Minimum no of iterations for tree below is 6. The root A first passes information to B. In next iteration, A passes information to E and B passes information to H and so on.

Let minItr(A) be the minimum iteration needed to pass info from node A to it’s all the sub-tree. Letchild(A) be the count of all children for node A. So recursive relation would be:

1. Get minItr(B) of all children (B) of a node (A)
2. Sort all minItr(B) in descending order
3. Get minItr of A based on all minItr(B)
    minItr(A) = child(A)
    For children B from i = 0 to child(A)
             minItr(A) = max ( minItr(A), minItr(B) + i + 1)

Base cases would be:
If node is leaf, minItr = 0
If node's height is 1, minItr = children count 

/* A recursive function to used by getMinIter().

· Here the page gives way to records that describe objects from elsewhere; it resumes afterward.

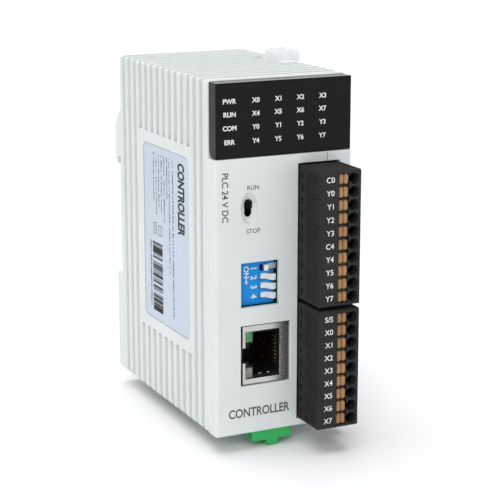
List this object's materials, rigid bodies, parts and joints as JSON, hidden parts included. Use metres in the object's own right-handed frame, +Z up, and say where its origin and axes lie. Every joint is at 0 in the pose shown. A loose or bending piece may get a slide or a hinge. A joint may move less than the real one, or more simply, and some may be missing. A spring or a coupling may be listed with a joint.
{
  "type": "programmable controller module",
  "caption": "Slim rail-mounted programmable controller with indicator window, mode switch, DIP switch, network socket, pluggable spring terminals and power plug.",
  "frame": {"origin": "centre of the rear face that seats on the rail, level with the middle of the rail", "axes": "+X to the right of someone facing the front, +Y back into the mounting wall, +Z up; the front face looks along -Y"},
  "size_m": [0.04, 0.0825, 0.1032],
  "materials": {
    "case_plastic": "satin moulded, fine texture",
    "clip_plastic": "satin moulded",
    "window_plastic": "polished dark tint",
    "clear_plastic": "clear moulded",
    "led_resin": "clear resin",
    "board_laminate": "solder mask",
    "bright_steel": "bright rolled",
    "chip_resin": "moulded resin",
    "ferrite": "ferrite and tape",
    "capacitor_can": "drawn can",
    "black_plastic": "moulded black",
    "terminal_plastic": "fine spark texture, charcoal",
    "gold_plate": "gold plated",
    "tinned_brass": "tin plated",
    "dip_blue": "moulded blue",
    "lever_white": "moulded white",
    "amber_plastic": "moulded amber",
    "plug_green": "moulded green",
    "label_film": "printed film"
  },
  "bodies": {
    "case": {"main_housing": "case_plastic", "front_cover": "case_plastic", "indicator_window": "window_plastic", "light_guide": "clear_plastic", "rj45_lights": "clear_plastic", "indicator_leds": "led_resin", "front_board": "board_laminate", "main_board": "board_laminate", "io_board": "board_laminate", "rj45_shield": "bright_steel", "board_screws": "bright_steel", "processor": "chip_resin", "optocouplers": "chip_resin", "power_transformer": "ferrite", "power_capacitors": "capacitor_can", "rj45_insert": "black_plastic", "mode_switch_body": "black_plastic", "expansion_socket": "black_plastic", "terminal_header_upper": "black_plastic", "terminal_header_lower": "black_plastic", "rj45_contacts": "gold_plate", "terminal_pins_upper": "tinned_brass", "terminal_pins_lower": "tinned_brass", "power_header_pins": "tinned_brass", "dip_body": "dip_blue", "power_header": "plug_green", "rating_label": "label_film"},
    "mode_knob": {"mode_switch_knob": "black_plastic"},
    "terminal_upper": {"terminal_block_upper": "terminal_plastic", "clamp_springs_upper": "bright_steel"},
    "terminal_lower": {"terminal_block_lower": "terminal_plastic", "clamp_springs_lower": "bright_steel"},
    "plug": {"power_plug": "plug_green", "power_plug_screws": "bright_steel"},
    "clip": {"din_clip": "clip_plastic"},
    "latch_top": {"top_latch": "case_plastic"},
    "latch_bottom": {"bottom_latch": "case_plastic"},
    "rocker_1": {"dip_lever_1": "lever_white"},
    "rocker_2": {"dip_lever_2": "lever_white"},
    "rocker_3": {"dip_lever_3": "lever_white"},
    "rocker_4": {"dip_lever_4": "lever_white"},
    "button_01": {"release_button_01": "amber_plastic"},
    "button_02": {"release_button_02": "amber_plastic"},
    "button_03": {"release_button_03": "amber_plastic"},
    "button_04": {"release_button_04": "amber_plastic"},
    "button_05": {"release_button_05": "amber_plastic"},
    "button_06": {"release_button_06": "amber_plastic"},
    "button_07": {"release_button_07": "amber_plastic"},
    "button_08": {"release_button_08": "amber_plastic"},
    "button_09": {"release_button_09": "amber_plastic"},
    "button_10": {"release_button_10": "amber_plastic"},
    "button_11": {"release_button_11": "amber_plastic"},
    "button_12": {"release_button_12": "amber_plastic"},
    "button_13": {"release_button_13": "amber_plastic"},
    "button_14": {"release_button_14": "amber_plastic"},
    "button_15": {"release_button_15": "amber_plastic"},
    "button_16": {"release_button_16": "amber_plastic"},
    "button_17": {"release_button_17": "amber_plastic"},
    "button_18": {"release_button_18": "amber_plastic"},
    "button_19": {"release_button_19": "amber_plastic"}
  },
  "joints": [
    {"name": "mode_slide", "type": "slide", "parent": "case", "child": "mode_knob", "axis": [0, 0, 1], "range_m": [-0.0022, 0]},
    {"name": "rocker_1_tilt", "type": "hinge", "parent": "case", "child": "rocker_1", "pos_m": [-0.00375, -0.06345, -0.00269], "axis": [0, 0, 1], "range_deg": [-70, 0]},
    {"name": "rocker_2_tilt", "type": "hinge", "parent": "case", "child": "rocker_2", "pos_m": [-0.00375, -0.06345, -0.00523], "axis": [0, 0, 1], "range_deg": [0, 70]},
    {"name": "rocker_3_tilt", "type": "hinge", "parent": "case", "child": "rocker_3", "pos_m": [-0.00375, -0.06345, -0.00777], "axis": [0, 0, 1], "range_deg": [0, 70]},
    {"name": "rocker_4_tilt", "type": "hinge", "parent": "case", "child": "rocker_4", "pos_m": [-0.00375, -0.06345, -0.01031], "axis": [0, 0, 1], "range_deg": [0, 70]},
    {"name": "terminal_upper_pull", "type": "slide", "parent": "case", "child": "terminal_upper", "axis": [0, -1, 0], "range_m": [0, 0.012]},
    {"name": "terminal_lower_pull", "type": "slide", "parent": "case", "child": "terminal_lower", "axis": [0, -1, 0], "range_m": [0, 0.012]},
    {"name": "plug_pull", "type": "slide", "parent": "case", "child": "plug", "axis": [0, 0, -1], "range_m": [0, 0.012]},
    {"name": "clip_release", "type": "slide", "parent": "case", "child": "clip", "axis": [0, 0, -1], "range_m": [0, 0.003], "stiffness_N_per_m": 1500, "springref_m": -0.002},
    {"name": "latch_top_slide", "type": "slide", "parent": "case", "child": "latch_top", "axis": [0, 1, 0], "range_m": [0, 0.0035]},
    {"name": "latch_bottom_slide", "type": "slide", "parent": "case", "child": "latch_bottom", "axis": [0, 1, 0], "range_m": [0, 0.0035]},
    {"name": "button_01_press", "type": "slide", "parent": "terminal_upper", "child": "button_01", "axis": [0, 1, 0], "range_m": [0, 0.0015], "stiffness_N_per_m": 1500, "springref_m": -0.001},
    {"name": "button_02_press", "type": "slide", "parent": "terminal_upper", "child": "button_02", "axis": [0, 1, 0], "range_m": [0, 0.0015], "stiffness_N_per_m": 1500, "springref_m": -0.001},
    {"name": "button_03_press", "type": "slide", "parent": "terminal_upper", "child": "button_03", "axis": [0, 1, 0], "range_m": [0, 0.0015], "stiffness_N_per_m": 1500, "springref_m": -0.001},
    {"name": "button_04_press", "type": "slide", "parent": "terminal_upper", "child": "button_04", "axis": [0, 1, 0], "range_m": [0, 0.0015], "stiffness_N_per_m": 1500, "springref_m": -0.001},
    {"name": "button_05_press", "type": "slide", "parent": "terminal_upper", "child": "button_05", "axis": [0, 1, 0], "range_m": [0, 0.0015], "stiffness_N_per_m": 1500, "springref_m": -0.001},
    {"name": "button_06_press", "type": "slide", "parent": "terminal_upper", "child": "button_06", "axis": [0, 1, 0], "range_m": [0, 0.0015], "stiffness_N_per_m": 1500, "springref_m": -0.001},
    {"name": "button_07_press", "type": "slide", "parent": "terminal_upper", "child": "button_07", "axis": [0, 1, 0], "range_m": [0, 0.0015], "stiffness_N_per_m": 1500, "springref_m": -0.001},
    {"name": "button_08_press", "type": "slide", "parent": "terminal_upper", "child": "button_08", "axis": [0, 1, 0], "range_m": [0, 0.0015], "stiffness_N_per_m": 1500, "springref_m": -0.001},
    {"name": "button_09_press", "type": "slide", "parent": "terminal_upper", "child": "button_09", "axis": [0, 1, 0], "range_m": [0, 0.0015], "stiffness_N_per_m": 1500, "springref_m": -0.001},
    {"name": "button_10_press", "type": "slide", "parent": "terminal_upper", "child": "button_10", "axis": [0, 1, 0], "range_m": [0, 0.0015], "stiffness_N_per_m": 1500, "springref_m": -0.001},
    {"name": "button_11_press", "type": "slide", "parent": "terminal_lower", "child": "button_11", "axis": [0, 1, 0], "range_m": [0, 0.0015], "stiffness_N_per_m": 1500, "springref_m": -0.001},
    {"name": "button_12_press", "type": "slide", "parent": "terminal_lower", "child": "button_12", "axis": [0, 1, 0], "range_m": [0, 0.0015], "stiffness_N_per_m": 1500, "springref_m": -0.001},
    {"name": "button_13_press", "type": "slide", "parent": "terminal_lower", "child": "button_13", "axis": [0, 1, 0], "range_m": [0, 0.0015], "stiffness_N_per_m": 1500, "springref_m": -0.001},
    {"name": "button_14_press", "type": "slide", "parent": "terminal_lower", "child": "button_14", "axis": [0, 1, 0], "range_m": [0, 0.0015], "stiffness_N_per_m": 1500, "springref_m": -0.001},
    {"name": "button_15_press", "type": "slide", "parent": "terminal_lower", "child": "button_15", "axis": [0, 1, 0], "range_m": [0, 0.0015], "stiffness_N_per_m": 1500, "springref_m": -0.001},
    {"name": "button_16_press", "type": "slide", "parent": "terminal_lower", "child": "button_16", "axis": [0, 1, 0], "range_m": [0, 0.0015], "stiffness_N_per_m": 1500, "springref_m": -0.001},
    {"name": "button_17_press", "type": "slide", "parent": "terminal_lower", "child": "button_17", "axis": [0, 1, 0], "range_m": [0, 0.0015], "stiffness_N_per_m": 1500, "springref_m": -0.001},
    {"name": "button_18_press", "type": "slide", "parent": "terminal_lower", "child": "button_18", "axis": [0, 1, 0], "range_m": [0, 0.0015], "stiffness_N_per_m": 1500, "springref_m": -0.001},
    {"name": "button_19_press", "type": "slide", "parent": "terminal_lower", "child": "button_19", "axis": [0, 1, 0], "range_m": [0, 0.0015], "stiffness_N_per_m": 1500, "springref_m": -0.001}
  ]
}
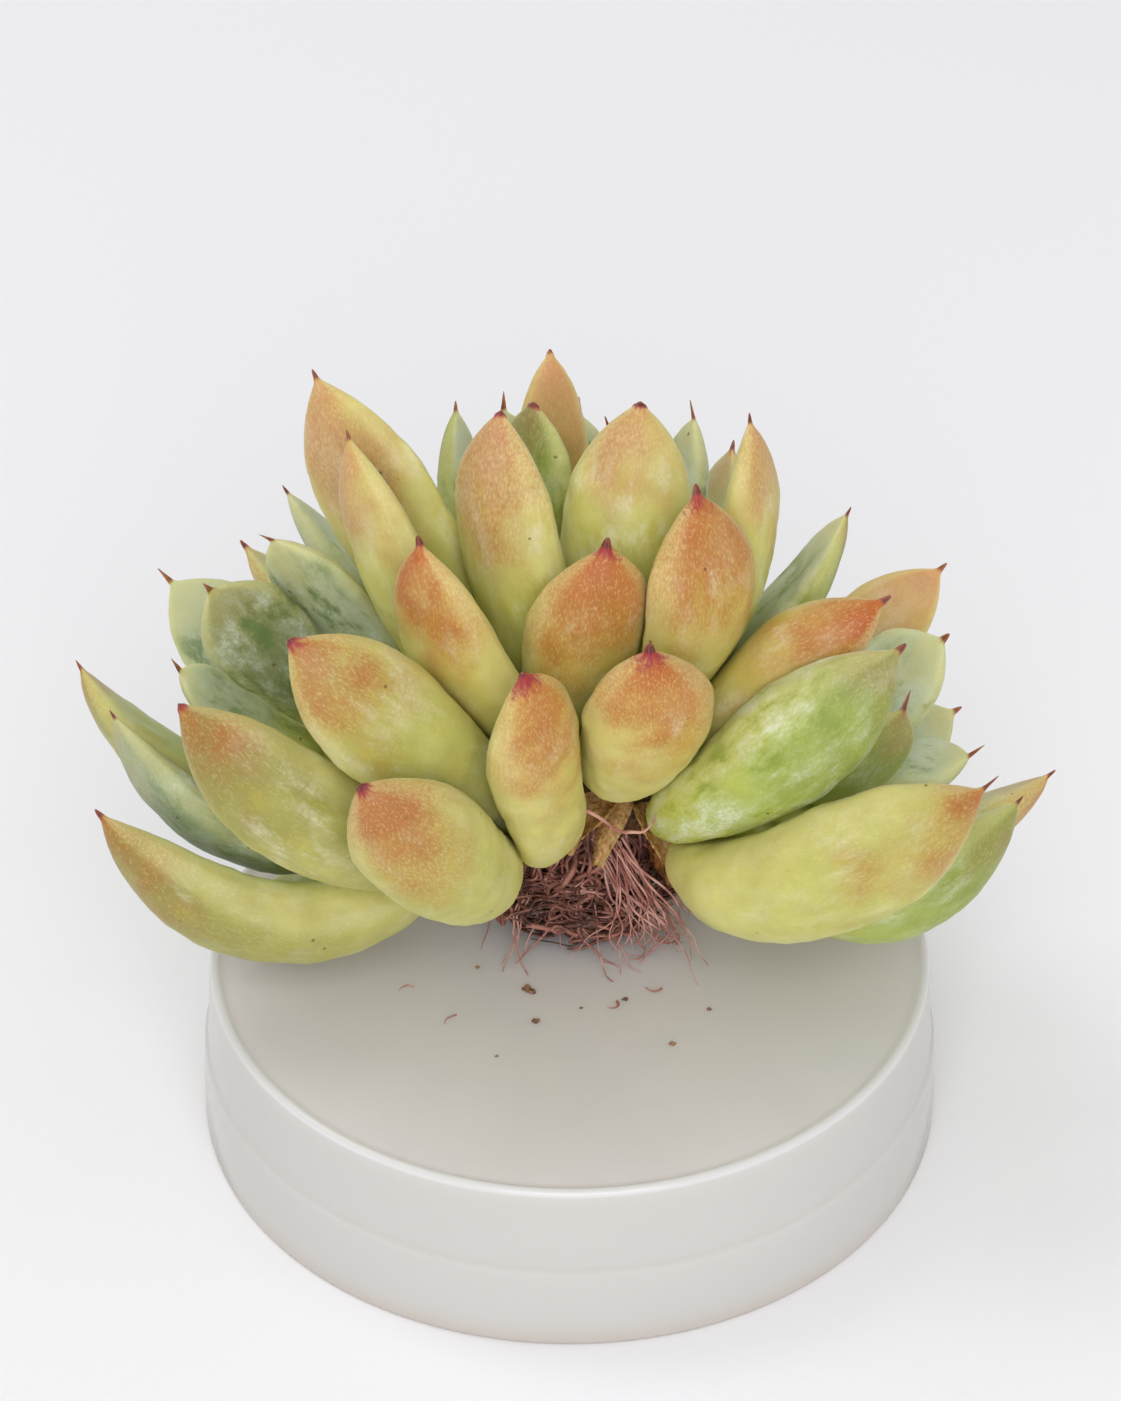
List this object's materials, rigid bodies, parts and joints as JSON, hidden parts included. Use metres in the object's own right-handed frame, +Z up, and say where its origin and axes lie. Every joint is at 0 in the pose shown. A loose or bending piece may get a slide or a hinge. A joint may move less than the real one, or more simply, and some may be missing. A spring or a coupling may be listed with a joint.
{
  "type": "bare-root rosette succulent on a round stand",
  "caption": "Clumping rosette succulent with plump pointed leaves, standing on its bare root ball on a low round milky stand, for display.",
  "frame": {"origin": "centre of the stand's flat foot, on the surface it stands on", "axes": "+Z up; -Y towards the front of the plant; +X to the right seen from the front"},
  "size_m": [0.0984, 0.0846, 0.0802],
  "materials": {
    "stand": "milky, translucent, smooth",
    "roots": "fibrous, matte",
    "stem": "dry bark, matte",
    "dry_leaf": "papery, dry",
    "blush": "waxy leaf skin, lime with an orange blush",
    "green": "waxy leaf skin, lime green",
    "glaucous": "waxy leaf skin, blue-green under a pale bloom"
  },
  "bodies": {
    "root": {"stand": "stand", "root_ball": "roots", "stem": "stem", "left_leaf_01": "blush", "left_leaf_02": "green", "left_leaf_03": "blush", "left_leaf_04": "blush", "left_leaf_05": "blush", "left_leaf_06": "glaucous", "left_leaf_07": "glaucous", "left_leaf_08": "glaucous", "left_leaf_09": "blush", "left_leaf_10": "glaucous", "left_leaf_11": "glaucous", "left_leaf_12": "green", "left_leaf_13": "blush", "centre_leaf_01": "blush", "centre_leaf_02": "green", "centre_leaf_03": "blush", "centre_leaf_04": "blush", "centre_leaf_05": "blush", "centre_leaf_06": "blush", "centre_leaf_07": "blush", "centre_leaf_08": "green", "centre_leaf_09": "blush", "centre_leaf_10": "glaucous", "centre_leaf_11": "glaucous", "centre_leaf_12": "blush", "centre_leaf_13": "blush", "centre_leaf_14": "blush", "centre_leaf_15": "glaucous", "right_leaf_01": "blush", "right_leaf_02": "green", "right_leaf_03": "blush", "right_leaf_04": "green", "right_leaf_05": "blush", "right_leaf_06": "green", "right_leaf_07": "glaucous", "right_leaf_08": "glaucous", "right_leaf_09": "blush", "right_leaf_10": "green", "dry_leaf": "dry_leaf", "rear_leaf_01": "glaucous", "rear_leaf_02": "blush", "rear_leaf_03": "glaucous", "rear_leaf_04": "blush", "rear_leaf_05": "blush", "rear_leaf_06": "blush", "rear_leaf_07": "blush", "rear_leaf_08": "blush", "rear_leaf_09": "green", "rear_leaf_10": "glaucous", "rear_leaf_11": "green", "rear_leaf_12": "glaucous"}
  },
  "joints": []
}
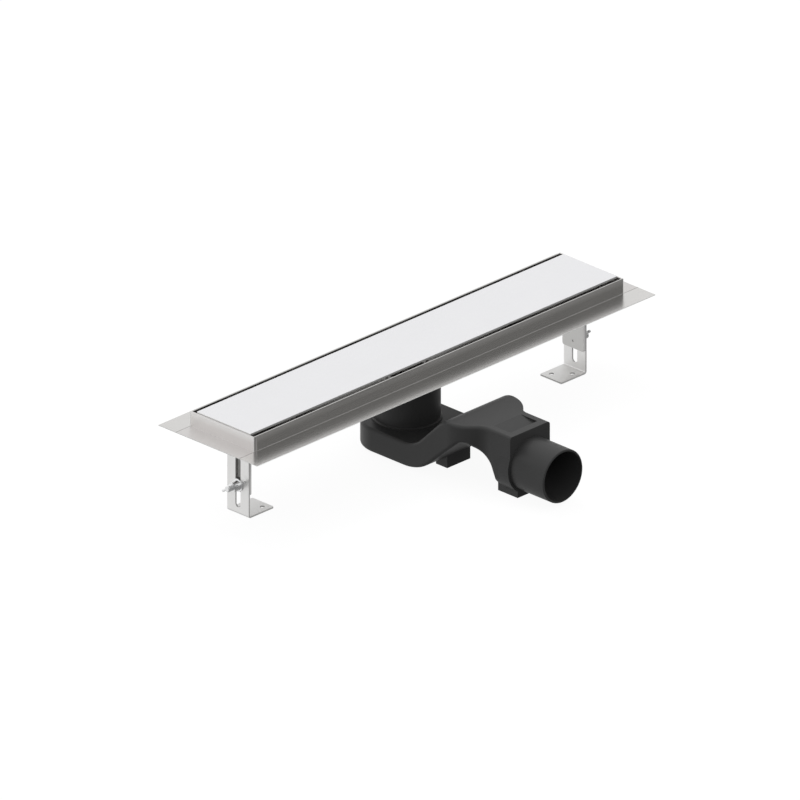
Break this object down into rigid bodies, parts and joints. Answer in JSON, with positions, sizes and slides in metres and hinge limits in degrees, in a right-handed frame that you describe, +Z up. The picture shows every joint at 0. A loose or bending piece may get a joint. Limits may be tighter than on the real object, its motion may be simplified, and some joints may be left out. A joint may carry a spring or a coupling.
{
  "type": "floor drain channel",
  "caption": "Stainless linear shower drain channel with sealing flange, flat cover, height-adjustable L-shaped legs and a low black plastic trap with a side outlet pipe.",
  "frame": {"origin": "middle of the cover's top face, the level of the finished floor", "axes": "+X along the channel, +Z up out of the cover, the outlet pipe leaves towards -Y"},
  "size_m": [0.5, 0.2532, 0.095],
  "materials": {
    "stainless": "brushed along its length",
    "cover_steel": "fine satin",
    "leg_steel": "plain rolled strip",
    "zinc": "bright zinc plate",
    "trap_plastic": "satin moulded",
    "rubber_seal": "smooth",
    "rubber_pad": "matt"
  },
  "bodies": {
    "channel": {"channel_trough": "stainless", "end_cap_left": "stainless", "end_cap_right": "stainless", "cover_plate": "cover_steel", "cover_saddle_left": "stainless", "cover_saddle_right": "stainless", "cover_pads_left": "rubber_pad", "cover_pads_right": "rubber_pad", "drain_spigot": "stainless", "strainer_basket": "stainless", "strainer_handle": "stainless", "leg_hanger_left": "leg_steel", "leg_hanger_right": "leg_steel", "stud_left": "zinc", "stud_right": "zinc", "washer_left": "zinc", "washer_right": "zinc"},
    "leg_left": {"leg_left": "leg_steel"},
    "leg_right": {"leg_right": "leg_steel"},
    "trap": {"trap_body": "trap_plastic", "trap_base": "trap_plastic", "inlet_socket": "trap_plastic", "inlet_seal": "rubber_seal"},
    "wing_nut_left": {"wing_nut_left": "zinc"},
    "wing_nut_right": {"wing_nut_right": "zinc"}
  },
  "joints": [
    {"name": "leg_left_height", "type": "slide", "parent": "channel", "child": "leg_left", "axis": [0, 0, 1], "range_m": [-0.0236, 0.015]},
    {"name": "leg_right_height", "type": "slide", "parent": "channel", "child": "leg_right", "axis": [0, 0, 1], "range_m": [-0.0236, 0.015]},
    {"name": "trap_swivel", "type": "hinge", "parent": "channel", "child": "trap", "pos_m": [0, 0, -0.045], "axis": [0, 0, 1], "range_deg": [-70, 70]},
    {"name": "wing_nut_right_turn", "type": "hinge", "parent": "channel", "child": "wing_nut_right", "pos_m": [0.2166, 0, -0.0662], "axis": [1, 0, 0], "range_deg": [0, 270]},
    {"name": "wing_nut_left_turn", "type": "hinge", "parent": "channel", "child": "wing_nut_left", "pos_m": [-0.2166, 0, -0.0662], "axis": [-1, 0, 0], "range_deg": [0, 270]}
  ]
}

This function

// mainly does postorder traversal and get minimum iteration of all children

// of node u, sort them in decreasing order and then get minimum iteration

// of node u

 

1. Get minItr(B) of all children (B) of a node (A)

2. Sort all minItr(B) in descending order

3. Get minItr of A based on all minItr(B)

    minItr(A) = child(A) -->> child(A) is children count of node A

    For children B from i = 0 to child(A)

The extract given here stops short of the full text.